●はじめに
システム開発のプロジェクトにおいては、さまざまな予想外の問題が発生して、修羅場(プロジェクトの炎上)になることがあります。例えば
・モンスター顧客による、過大な機能要求
・顧客からの無理な納期短縮要請
・C/O直前の機能追加や変更(ちゃぶ台ひっくり返し)
・開発ベンダーの倒産によるメンバーの離脱
等、数え上げれば切りがありません。このような修羅場に対して、リーダーシップを発揮して、修羅場を乗り越え、プロジェクトを成功に導く「出来るプロマネの哲学」について、話を進めたいと思います。
●出来るプロマネの哲学(心構え) ~ 出来るプロマネに必要な3つの哲学
1.持論を持つ(プロジェクトに正解はないので自分なりの仕事のやり方やルールを持つ)
マネジメントの大家であるドラッカーも、「問題に対する答えが1つではないという事こそマネジメントの特徴がある」と述べています。開発規模や、プロジェクト環境が異なれば、問題発生時の対応も異なります。過去うまくいったことが今回もうまくいくとは限らないという認識が必要です。
例えば、要件定義の進め方についても、プロジェクトの特性に応じて臨機応変に対応することが必要です。一般的には、アンケートやインタビューで要件を纏めるという手法もありますが、ステーク・ホルダーが多い場合は、現実的なやり方とは言えません。小生は、病院システムの開発に携わった際は、ステーク・ホルダーの数が多く、全員からヒアリングすることは時間的に困難と判断しました。そこで少人数のワーキング・グループを結成して、要求事項を収集し、経営層によるステコミで要求事項の優先順位を決めて絞り込むことにより、予定の期間内で要件定義を実施することができました。従来のやり方にこだわらず、プロジェクトの環境に合わせて、仕事の進め方を臨機応変に変える必要があるというのは、小生の持論です。また、振り返りを行うことにより、持論をBrush upしていきます。
2.コミュニケーションを通してステーク・ホルダーを動かす(上も下も動かす)
プロジェクトを成功に導く最大の要素は、ステーク・ホルダーとのコミュニケーションです。失敗するプロジェクトの大半は、ステーク・ホルダーとの「コミュニケーション不全」が原因です。出来るプロマネは、コミュニケーションに80~90%の時間を費やしています。プロジェクトメンバーとのコミュニケーションや、上司とのコミュニケーションも必要です。
更に、小生の経験からいえば、「上の上」とのコミュニケーションも肝要です。プロマネとしては、直属上司だけでなく、上司の上司とのコミュニケーションも視野に入れる必要があります。

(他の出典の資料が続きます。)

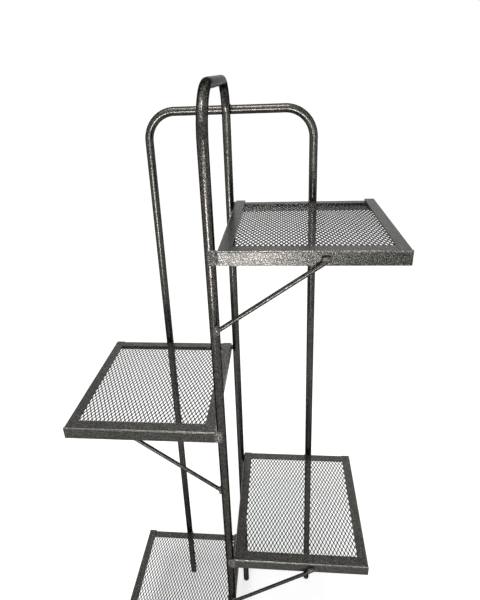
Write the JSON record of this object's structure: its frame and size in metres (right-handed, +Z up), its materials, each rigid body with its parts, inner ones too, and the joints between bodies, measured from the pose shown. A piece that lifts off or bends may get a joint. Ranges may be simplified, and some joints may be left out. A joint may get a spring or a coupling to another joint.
{
  "type": "tiered plant stand",
  "caption": "Welded steel plant stand whose square mesh shelves step down on alternate sides of bent tube hoops, each propped by a rod.",
  "frame": {"origin": "centre of the footprint of the whole stand, on the floor", "axes": "+X to the side of the first and third shelves, +Y from the front leg to the rear hoop, +Z up"},
  "size_m": [0.5634, 0.326, 1.3888],
  "materials": {
    "frame_paint": "graphite hammered enamel, half gloss",
    "deck_paint": "graphite hammered enamel on expanded metal",
    "weld_paint": "graphite hammered enamel over weld beads, glossier",
    "foot_plastic": "black, matt"
  },
  "bodies": {
    "root": {"centre_hoop": "frame_paint", "rear_hoop": "frame_paint", "crown_weld": "weld_paint", "foot_front": "foot_plastic", "foot_middle": "foot_plastic", "foot_left": "foot_plastic", "foot_right": "foot_plastic", "shelf1_inner_rail": "frame_paint", "shelf1_outer_rail": "frame_paint", "shelf1_front_rail": "frame_paint", "shelf1_rear_rail": "frame_paint", "shelf1_deck": "deck_paint", "shelf1_brace": "frame_paint", "shelf1_front_weld": "weld_paint", "shelf1_rear_weld": "weld_paint", "shelf1_back_weld": "weld_paint", "shelf1_brace_head_weld": "weld_paint", "shelf1_brace_foot_weld": "weld_paint", "shelf2_inner_rail": "frame_paint", "shelf2_outer_rail": "frame_paint", "shelf2_front_rail": "frame_paint", "shelf2_rear_rail": "frame_paint", "shelf2_deck": "deck_paint", "shelf2_brace": "frame_paint", "shelf2_front_weld": "weld_paint", "shelf2_rear_weld": "weld_paint", "shelf2_back_weld": "weld_paint", "shelf2_brace_head_weld": "weld_paint", "shelf2_brace_foot_weld": "weld_paint", "shelf3_inner_rail": "frame_paint", "shelf3_outer_rail": "frame_paint", "shelf3_front_rail": "frame_paint", "shelf3_rear_rail": "frame_paint", "shelf3_deck": "deck_paint", "shelf3_brace": "frame_paint", "shelf3_front_weld": "weld_paint", "shelf3_rear_weld": "weld_paint", "shelf3_back_weld": "weld_paint", "shelf3_brace_head_weld": "weld_paint", "shelf3_brace_foot_weld": "weld_paint", "shelf4_inner_rail": "frame_paint", "shelf4_outer_rail": "frame_paint", "shelf4_front_rail": "frame_paint", "shelf4_rear_rail": "frame_paint", "shelf4_deck": "deck_paint", "shelf4_brace": "frame_paint", "shelf4_front_weld": "weld_paint", "shelf4_rear_weld": "weld_paint", "shelf4_back_weld": "weld_paint", "shelf4_brace_head_weld": "weld_paint", "shelf4_brace_foot_weld": "weld_paint"}
  },
  "joints": []
}
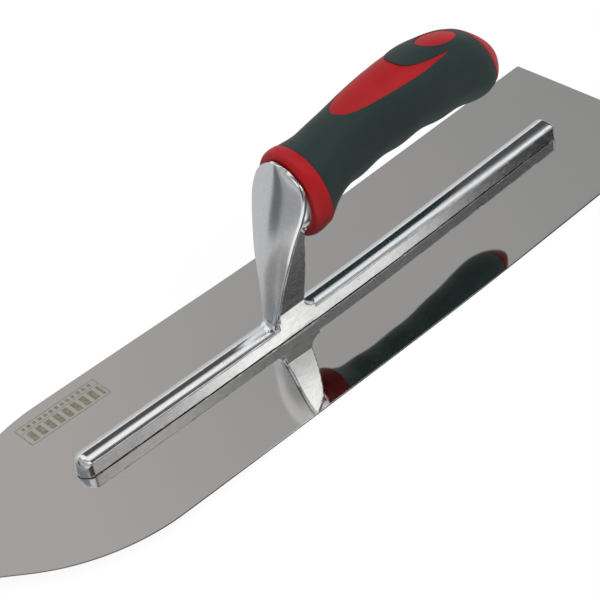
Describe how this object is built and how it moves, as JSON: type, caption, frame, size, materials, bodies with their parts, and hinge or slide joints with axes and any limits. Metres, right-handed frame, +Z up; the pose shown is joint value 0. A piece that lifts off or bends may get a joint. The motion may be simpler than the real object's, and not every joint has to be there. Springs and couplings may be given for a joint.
{
  "type": "pointed flooring trowel",
  "caption": "Pointed finishing trowel: long polished steel blade with a leaf-shaped nose, cast aluminium back bar and post, and a curved two-colour soft-grip handle.",
  "frame": {"origin": "under the middle of the blade's length and width, at the blade's lowest point, on the surface the trowel rests on", "axes": "+X towards the pointed nose, +Y to the left seen from behind the handle, +Z up from the working face to the handle"},
  "size_m": [0.457, 0.1142, 0.1104],
  "materials": {
    "blade_steel": "ground and polished stainless steel, close to a mirror, with fine lengthwise grain",
    "cast_aluminium": "polished casting, bright with slight casting texture on the flat sides",
    "rivet_steel": "ground flush with the blade",
    "red_plastic": "satin moulded hard plastic",
    "soft_grip": "matte soft-touch overmould, dark grey-green",
    "plated_steel": "zinc plated"
  },
  "bodies": {
    "root": {"blade": "blade_steel", "mounting_casting": "cast_aluminium", "blade_rivet_1": "rivet_steel", "blade_rivet_2": "rivet_steel", "blade_rivet_3": "rivet_steel", "blade_rivet_4": "rivet_steel", "blade_rivet_5": "rivet_steel", "blade_rivet_6": "rivet_steel", "blade_rivet_7": "rivet_steel", "handle_core": "red_plastic", "soft_grip": "soft_grip", "end_cap": "red_plastic", "tang_rod": "plated_steel", "handle_washer": "plated_steel", "handle_nut": "plated_steel"}
  },
  "joints": []
}
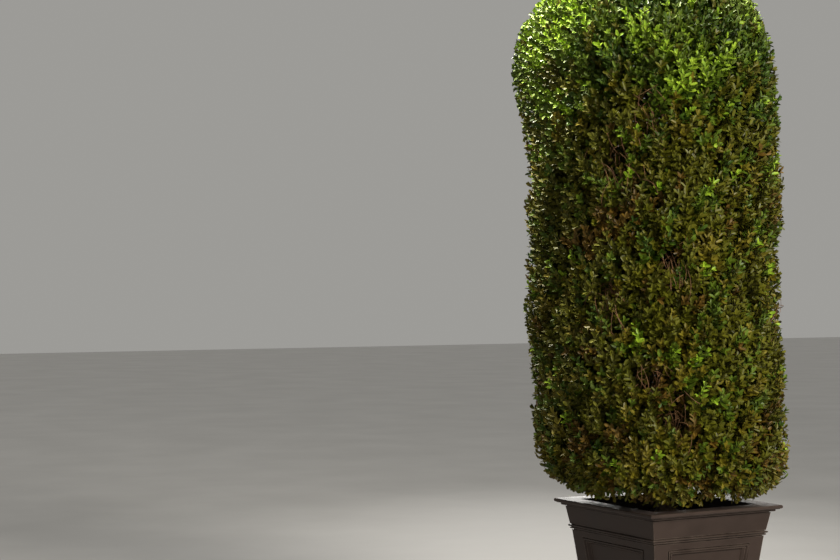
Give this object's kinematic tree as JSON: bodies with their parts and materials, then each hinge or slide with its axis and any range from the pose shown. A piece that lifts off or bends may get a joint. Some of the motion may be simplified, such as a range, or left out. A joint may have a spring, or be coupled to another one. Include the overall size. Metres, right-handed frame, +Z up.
{
  "type": "clipped boxwood column in planter",
  "caption": "Boxwood shrub clipped as a tall round column with a domed top, growing in a square tapered planter with moulded rim and panelled sides.",
  "frame": {"origin": "middle of the planter's flat underside, where it stands on the ground", "axes": "+Z up along the plant, -Y towards the planter side that is brightest in the picture, +X to the right of that side"},
  "size_m": [0.9175, 0.9104, 2.5992],
  "materials": {
    "planter_paint": "satin dark charcoal paint",
    "potting_soil": "matte",
    "bark": "rough",
    "foliage": "semi-gloss leaves"
  },
  "bodies": {
    "root": {"planter_box": "planter_paint", "soil": "potting_soil", "planter_rim_front": "planter_paint", "planter_frieze_front": "planter_paint", "planter_belt_front": "planter_paint", "planter_plinth_front": "planter_paint", "planter_frame_front": "planter_paint", "planter_bead_front": "planter_paint", "planter_rim_right": "planter_paint", "planter_frieze_right": "planter_paint", "planter_belt_right": "planter_paint", "planter_plinth_right": "planter_paint", "planter_frame_right": "planter_paint", "planter_bead_right": "planter_paint", "planter_rim_back": "planter_paint", "planter_frieze_back": "planter_paint", "planter_belt_back": "planter_paint", "planter_plinth_back": "planter_paint", "planter_frame_back": "planter_paint", "planter_bead_back": "planter_paint", "planter_rim_left": "planter_paint", "planter_frieze_left": "planter_paint", "planter_belt_left": "planter_paint", "planter_plinth_left": "planter_paint", "planter_frame_left": "planter_paint", "planter_bead_left": "planter_paint", "trunk": "bark", "bough_lower_right": "bark", "foliage_lower_right": "foliage", "bough_lower_back": "bark", "foliage_lower_back": "foliage", "bough_lower_left": "bark", "foliage_lower_left": "foliage", "bough_lower_front": "bark", "foliage_lower_front": "foliage", "bough_middle_back_right": "bark", "foliage_middle_back_right": "foliage", "bough_middle_back_left": "bark", "foliage_middle_back_left": "foliage", "bough_middle_front_left": "bark", "foliage_middle_front_left": "foliage", "bough_middle_front_right": "bark", "foliage_middle_front_right": "foliage", "bough_upper_right": "bark", "foliage_upper_right": "foliage", "bough_upper_back": "bark", "foliage_upper_back": "foliage", "bough_upper_left": "bark", "foliage_upper_left": "foliage", "bough_upper_front": "bark", "foliage_upper_front": "foliage", "foliage_dome": "foliage"}
  },
  "joints": []
}
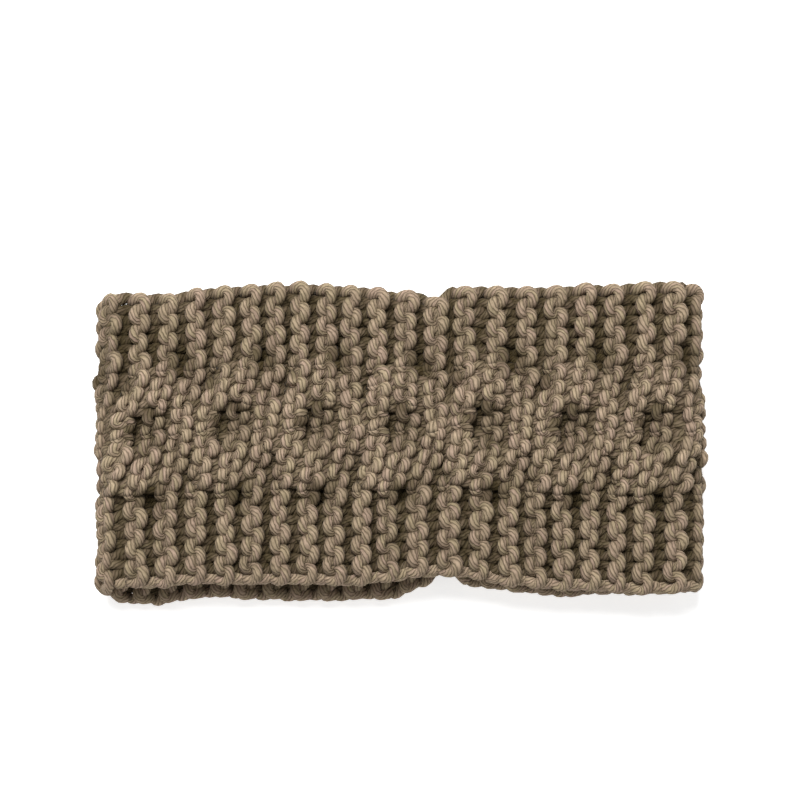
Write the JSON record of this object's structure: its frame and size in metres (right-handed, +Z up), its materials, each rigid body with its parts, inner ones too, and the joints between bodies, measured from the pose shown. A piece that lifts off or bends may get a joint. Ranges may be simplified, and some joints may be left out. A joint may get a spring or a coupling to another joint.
{
  "type": "ear warmer headband",
  "caption": "Knitted ear warmer headband, folded flat: garter-stitch borders above and below a twisted cable, closed by a sewn seam at the back.",
  "frame": {"origin": "on the floor, under the middle of the folded band's bounding box", "axes": "+X along the folded band, +Y across it towards its upper edge, +Z up through the two layers"},
  "size_m": [0.2416, 0.1292, 0.0278],
  "materials": {
    "border_yarn": "soft plied acrylic and wool yarn, greige, garter stitch",
    "cable_yarn": "soft plied acrylic and wool yarn, greige, knitted in twisted strands",
    "sewing_yarn": "the same yarn, sewn edge to edge"
  },
  "bodies": {
    "root": {"upper_border": "border_yarn", "lower_border": "border_yarn", "upper_strand_a": "cable_yarn", "upper_strand_b": "cable_yarn", "lower_strand_a": "cable_yarn", "lower_strand_b": "cable_yarn", "seam_yarn": "sewing_yarn"}
  },
  "joints": []
}
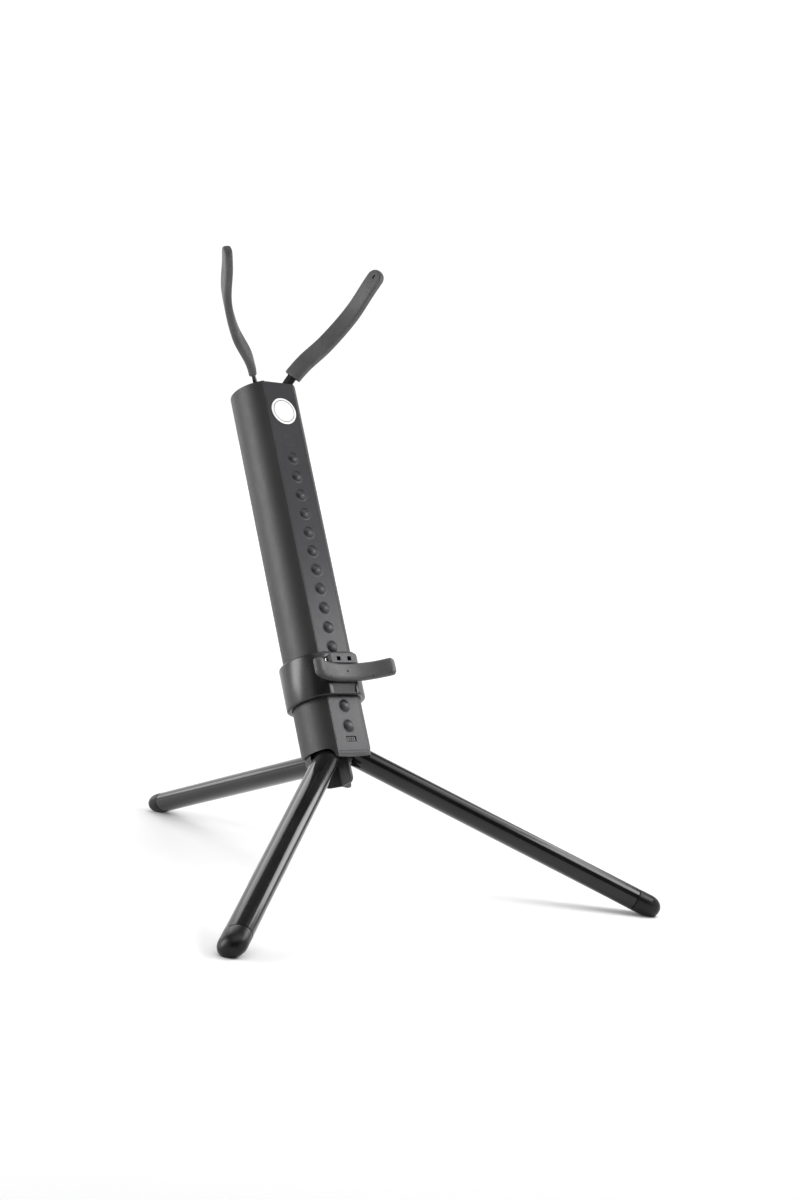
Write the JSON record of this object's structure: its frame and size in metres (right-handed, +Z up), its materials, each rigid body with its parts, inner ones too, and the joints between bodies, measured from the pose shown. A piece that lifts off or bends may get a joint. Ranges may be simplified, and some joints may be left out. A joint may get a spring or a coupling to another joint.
{
  "type": "folding saxophone stand",
  "caption": "Leaning black saxophone stand: folding tripod, padded yoke on a sliding collar, and two padded bell arms at the top.",
  "frame": {"origin": "on the floor, in the middle of the stand's bounding box", "axes": "+Z up; the front face looks towards -Y and leans back towards +Y; +X is to the right seen from the front"},
  "size_m": [0.4764, 0.5214, 0.5759],
  "materials": {
    "body_black": "satin moulded black",
    "rack_black": "finely textured black",
    "inner_black": "matt moulded black",
    "leg_black": "gloss black enamel",
    "foot_rubber": "smooth satin black rubber",
    "pad_rubber": "matt dark grey rubber",
    "black_steel": "blackened steel strip",
    "bright_steel": "plain steel",
    "badge_white": "glossy white printed disc, plain"
  },
  "bodies": {
    "stem": {"stem_shell": "body_black", "height_rack": "rack_black", "badge_disc": "badge_white", "top_plug": "inner_black", "arm_pin_left": "bright_steel", "arm_pin_right": "bright_steel", "leg_carriage": "inner_black", "latch_rivet": "bright_steel", "leg_pin_left": "bright_steel", "leg_pin_right": "bright_steel", "leg_pin_rear": "bright_steel"},
    "leg_left": {"leg_tube_left": "leg_black", "leg_plug_left": "inner_black", "foot_cap_left": "foot_rubber"},
    "leg_right": {"leg_tube_right": "leg_black", "leg_plug_right": "inner_black", "foot_cap_right": "foot_rubber"},
    "leg_rear": {"leg_tube_rear": "leg_black", "leg_plug_rear": "inner_black", "foot_cap_rear": "foot_rubber"},
    "arm_left": {"arm_strip_left": "black_steel", "arm_sleeve_left": "pad_rubber"},
    "arm_right": {"arm_strip_right": "black_steel", "arm_sleeve_right": "pad_rubber"},
    "support": {"slide_collar": "body_black", "detent_spring": "bright_steel", "yoke_bar": "inner_black", "yoke_pad": "pad_rubber", "yoke_screw_left": "bright_steel", "yoke_screw_right": "bright_steel"},
    "latch": {"release_latch": "inner_black"}
  },
  "joints": [
    {"name": "leg_left_fold", "type": "hinge", "parent": "stem", "child": "leg_left", "pos_m": [-0.01327, -0.05918, 0.11943], "axis": [0.4664, -0.775, 0.4265], "range_deg": [0, 52.1]},
    {"name": "leg_right_fold", "type": "hinge", "parent": "stem", "child": "leg_right", "pos_m": [0.01327, -0.05918, 0.11943], "axis": [0.4664, 0.775, -0.4265], "range_deg": [0, 52.1]},
    {"name": "leg_rear_fold", "type": "hinge", "parent": "stem", "child": "leg_rear", "pos_m": [0, -0.03991, 0.10882], "axis": [-1, 0, 0], "range_deg": [0, 99.8]},
    {"name": "arm_left_fold", "type": "hinge", "parent": "stem", "child": "arm_left", "pos_m": [-0.0122, 0.11068, 0.43493], "axis": [-0.6561, 0.6612, -0.3639], "range_deg": [0, 28]},
    {"name": "arm_right_fold", "type": "hinge", "parent": "stem", "child": "arm_right", "pos_m": [0.0122, 0.11068, 0.43493], "axis": [-0.6561, -0.6612, 0.3639], "range_deg": [0, 28]},
    {"name": "support_slide", "type": "slide", "parent": "stem", "child": "support", "axis": [0, 0.4821, 0.8761], "range_m": [-0.01934, 0.21274]},
    {"name": "latch_press", "type": "hinge", "parent": "stem", "child": "latch", "pos_m": [0, -0.06293, 0.1458], "axis": [1, 0, 0], "range_deg": [0, 8], "stiffness_Nm_per_rad": 0.3, "springref_deg": -2.86}
  ]
}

3.出来ない理由ではなく、どうしたら出来るかを常に考える(Why can’t → How canマインド)
プロジェクトでは、いろんな課題・問題が発生します。それに対して、できない理由を考えるのではなく、どうしたら出来るかを前向きに考えることが肝要です。
いわゆる、Negative思考→Positive思考へのビリーフ・チェンジが必要です。技術的に解決できない場合でも、政治的に解決できる場合があります。必ず解決できると信念を持つことが必要です。そのような諦めない姿勢が、周りのステーク・ホルダーを動かしていくことになります。